Initially upon seeing this piece, I wondered what it would be like to see it in a different order: Imp first as act one, showing the mundane example with the other three pieces coming along to ask the more stylized, bold questions in act two, which I would have curated as human beings are murderers (Kill), human beings are fragile destroyers of ourselves (Glass), and death has consequences for those left behind on the plain of the living (What If If Only). Though still thinking about the order of presentation, I’ve come to realize this curation is designed to show the clear boundaries between the pieces to keep the questions and answers in each piece easy to grasp and keep pondering.
Each of these stories is truly fantastic in its own right, showing human power and human weakness through our inability to grasp our own worth.
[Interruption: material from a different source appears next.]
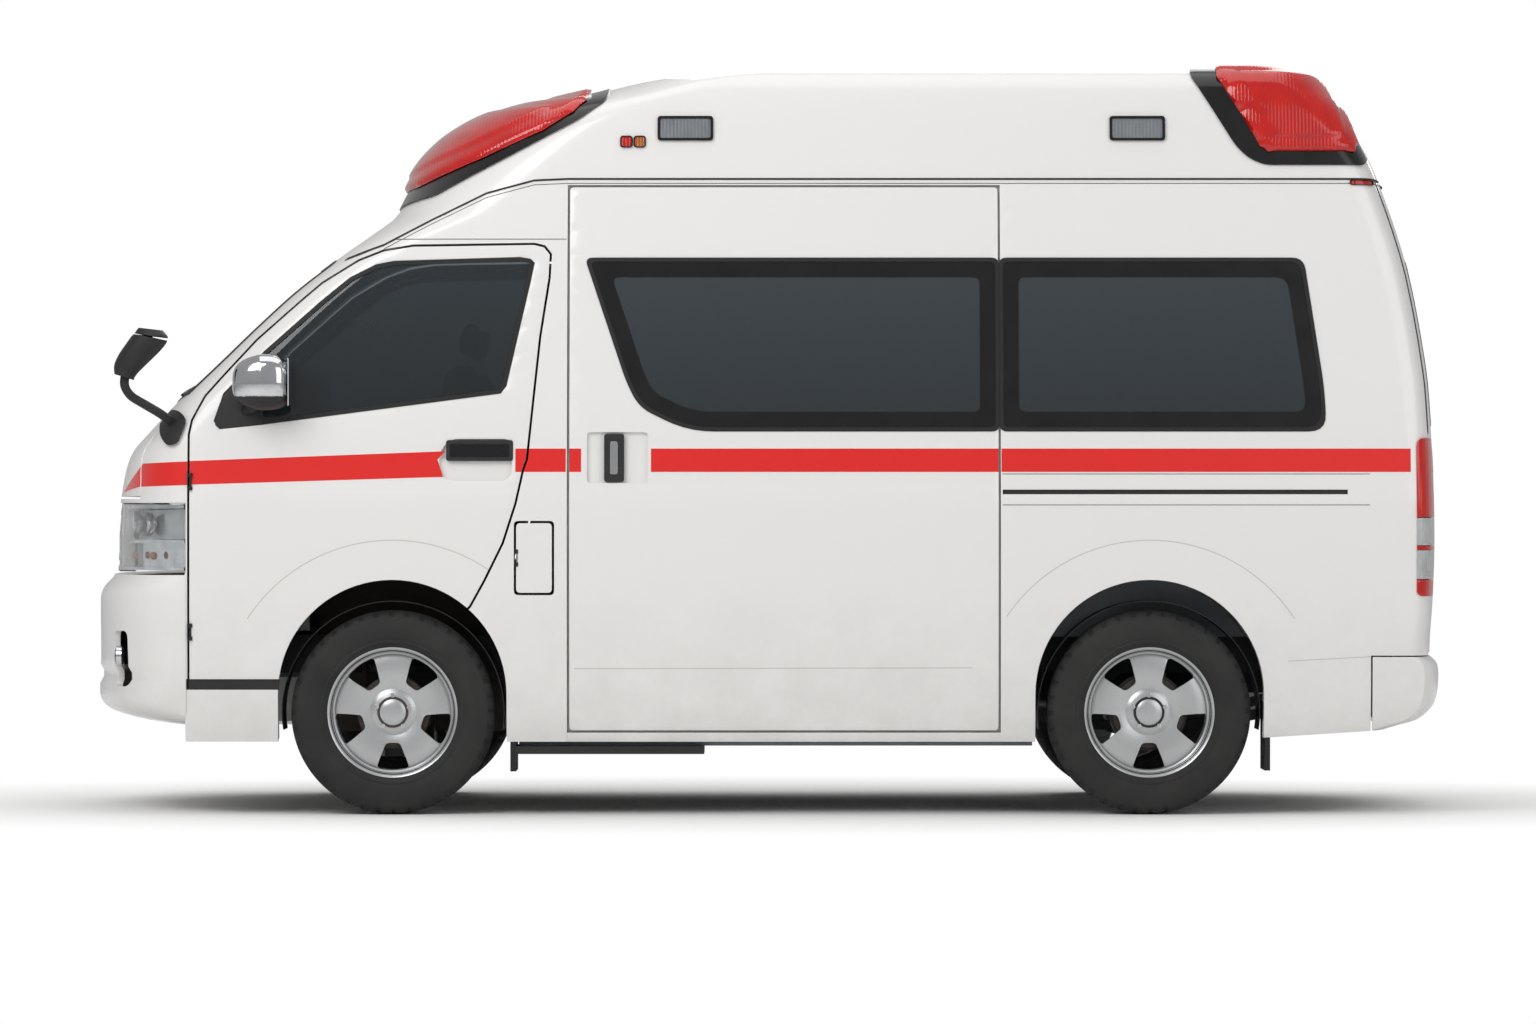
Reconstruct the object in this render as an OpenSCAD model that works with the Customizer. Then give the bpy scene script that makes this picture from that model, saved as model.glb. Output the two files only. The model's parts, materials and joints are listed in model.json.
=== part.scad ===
// High-roof ambulance van on a short wheelbase. Front faces -X, left side is -Y, ground is Z = 0.
// Body panels are cut from one lofted skin, so that a change of width or wall moves them all together.

/* [Wheels and axles] */
// Distance between the front and rear axle
wheelbase = 2570; // [2450:10:2700]
// Middle of the wheelbase, measured from the middle of the vehicle
axle_mid_x = 17; // [0:1:30]
// Outside radius of a tyre
tyre_r = 346.5; // [335:0.5:352]
// Width of a tyre
tyre_w = 196; // [185:1:205]
// Radius of the rim's flange
rim_r = 212; // [205:1:216]
// Width of the rim
rim_w = 166; // [150:1:172]
// Distance from the centre plane to the middle of a wheel
half_track = 827; // [815:1:830]
// Distance from the centre plane to the steering axis
kingpin_y = 750; // [740:1:760]
// Radius of the wheel arch
arch_r = 388; // [385:1:400]
// Height of the wheel arch's centre
arch_z = 409; // [400:1:420]
// Largest steering angle in degrees
steer_max = 34; // [25:1:35]

/* [Body] */
// Half the width of the body at its widest
half_w = 940; // [935:1:960]
// Thickness of a wall, a roof or a door
wall = 55; // [45:1:65]
// Height of the seam between the body sides and the roof cap
cap_z = 2163; // [2155:1:2175]
// Shut gap round a door or lid
gap = 8; // [6:0.5:9]
// Seam between two fixed panels
seam = 0.4; // [0.3:0.1:0.8]
// Thickness of window glass
glass_t = 6; // [4:0.5:8]
// Height of the underside of the sills
sill_z = 247; // [240:1:255]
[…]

Glass. Kill. What If If Only. Imp. takes us on a journey through brokenness and pain causing unnecessary violence and loss. It is a breathtaking journey, and Churchill is so prolific in approaching these questions in such esoteric ways. James Macdonald’s discerning direction of these works at The Public Theater sparks profoundly necessary dialogue and discourse about what it means to engage in the act of breaking.
I attended this performance on a press pass from The Public Theater Press Team.